C'est alors que, comme dans un film, apparaît un sauveur. « Un certain monsieur Van Belingen, le décorateur du magasin, s'est rendu dans les bâtiments d'en face, rue des Damiers, où nous disposions de locaux de stockage. Il savait que s'y trouvaient de très longues cordes qu'il utilisait pour installer des décors dans le grand vide du hall de l'Innovation. Je vois encore ce moment extraordinaire : debout sur un appui de fenêtre, des collègues le tenant par les jambes pour qu'il ne tombe pas, nous lançant cette corde que nous avons finalement fini par attraper. Une première personne est partie, mais elle ne s'est pas suffisamment accrochée à la corde et elle est tombée, se brisant la colonne. La deuxième, ma secrétaire, s'est laissé glisser jusqu'en bas. Ses mains ont été coupées jusqu'à l'os. Sur le toit, il y avait aussi une petite dame qui ne disait rien. Elle ne bougeait pas. Je lui ai lancé : "C'est à vous !" Elle m'a répondu : "Non, laissez-moi mourir." Je l'ai attrapée par la peau du dos. Je l'ai forcée à se mettre à califourchon sur la corde. Et en la poussant du pied, je lui ai crié : "Vous allez descendre, nom de… !" Finalement, elle s'est exécutée et est arrivée à bon port. Les autres rescapés ont suivi le même chemin. Ayant fait de l'alpinisme, j'ai pu descendre sans trop d'encombre. Quand je suis arrivé en bas, on a voulu me mettre dans une ambulance. J'ai refusé, me rendant compte qu'il ne restait qu'une seule voiture dans cette rue et que c'était la mienne. Je me suis précipité dans mon véhicule et je suis parti, juste avant que l'immeuble s'écroule là où j'étais garé».
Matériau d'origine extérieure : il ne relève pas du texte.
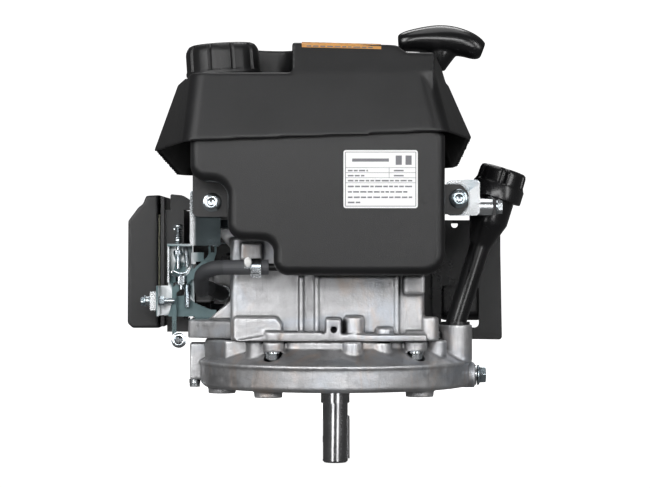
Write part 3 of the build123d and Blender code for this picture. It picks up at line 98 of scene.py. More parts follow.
def ramp(nds, lks, fac, stops):
    """Colour ramp over (position, colour) stops."""
    r = nds.new("ShaderNodeValToRGB")
    el = r.color_ramp.elements
    while len(el) < len(stops):
        el.new(0.5)
    for e, (pos, col) in zip(el, stops):
        e.position = pos
        e.color = tuple(col) + (1.0,) if len(col) == 3 else col
    lks.new(fac, r.inputs["Fac"])
    return r.outputs["Color"]


def span(nds, lks, fac, lo, hi, a=0.3, b=0.7):
    """Maps a factor's a..b to lo..hi."""
    mr = nds.new("ShaderNodeMapRange")
    mr.inputs["From Min"].default_value = a
    mr.inputs["From Max"].default_value = b
    mr.inputs["To Min"].default_value = lo
    mr.inputs["To Max"].default_value = hi
    lks.new(fac, mr.inputs["Value"])
    return mr.outputs["Result"]


def mix(nds, lks, fac, a, b):
    """Mix of two colours, each a socket or a plain colour."""
    mx = nds.new("ShaderNodeMix")
    mx.data_type = "RGBA"
    mx.blend_type = "MIX"
    for sock, val in ((mx.inputs["Factor"], fac), (mx.inputs[6], a), (mx.inputs[7], b)):
        if isinstance(val, (int, float)):
            sock.default_value = val
        elif isinstance(val, tuple):
            sock.default_value = val + (1.0,)
        else:
            lks.new(val, sock)
    return mx.outputs[2]


def bump(nds, lks, height, strength, distance, normal=None):
    """Bump from a height socket."""
    b = nds.new("ShaderNodeBump")
    b.inputs["Strength"].default_value = strength
    b.inputs["Distance"].default_value = distance
    lks.new(height, b.inputs["Height"])
    if normal is not None:
        lks.new(normal, b.inputs["Normal"])
    return b.outputs["Normal"]


def edge_wear_and_highlight(nds, lks, lo=0.52, hi=0.6):
    """Factor that rises on convex edges, where colour is painted lighter: partly wear, partly a painted
    highlight.
    """
    g = nds.new("ShaderNodeNewGeometry")
    return span(nds, lks, g.outputs["Pointiness"], 0.0, 1.0, lo, hi)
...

Francis Borle est devenu plus philosophe à la suite de ces événements : « J'avais une chance sur cent de m'en sortir mais, clairement, ce n'était pas mon heure. Sans cette corde, nous n'aurions eu d'autre solution que de sauter, sans grand espoir de survie. Le toit que nous avons quitté grâce à la corde s'est effondré très peu de temps après notre fuite. Ce type d'"expérience inoubliable", cela vous aide à avoir un regard plus détaché sur l'existence. Je me suis dit "advienne que pourra", il y a peut-être une bonne étoile au-dessus de moi. Je vis et c'est extraordinaire en soi».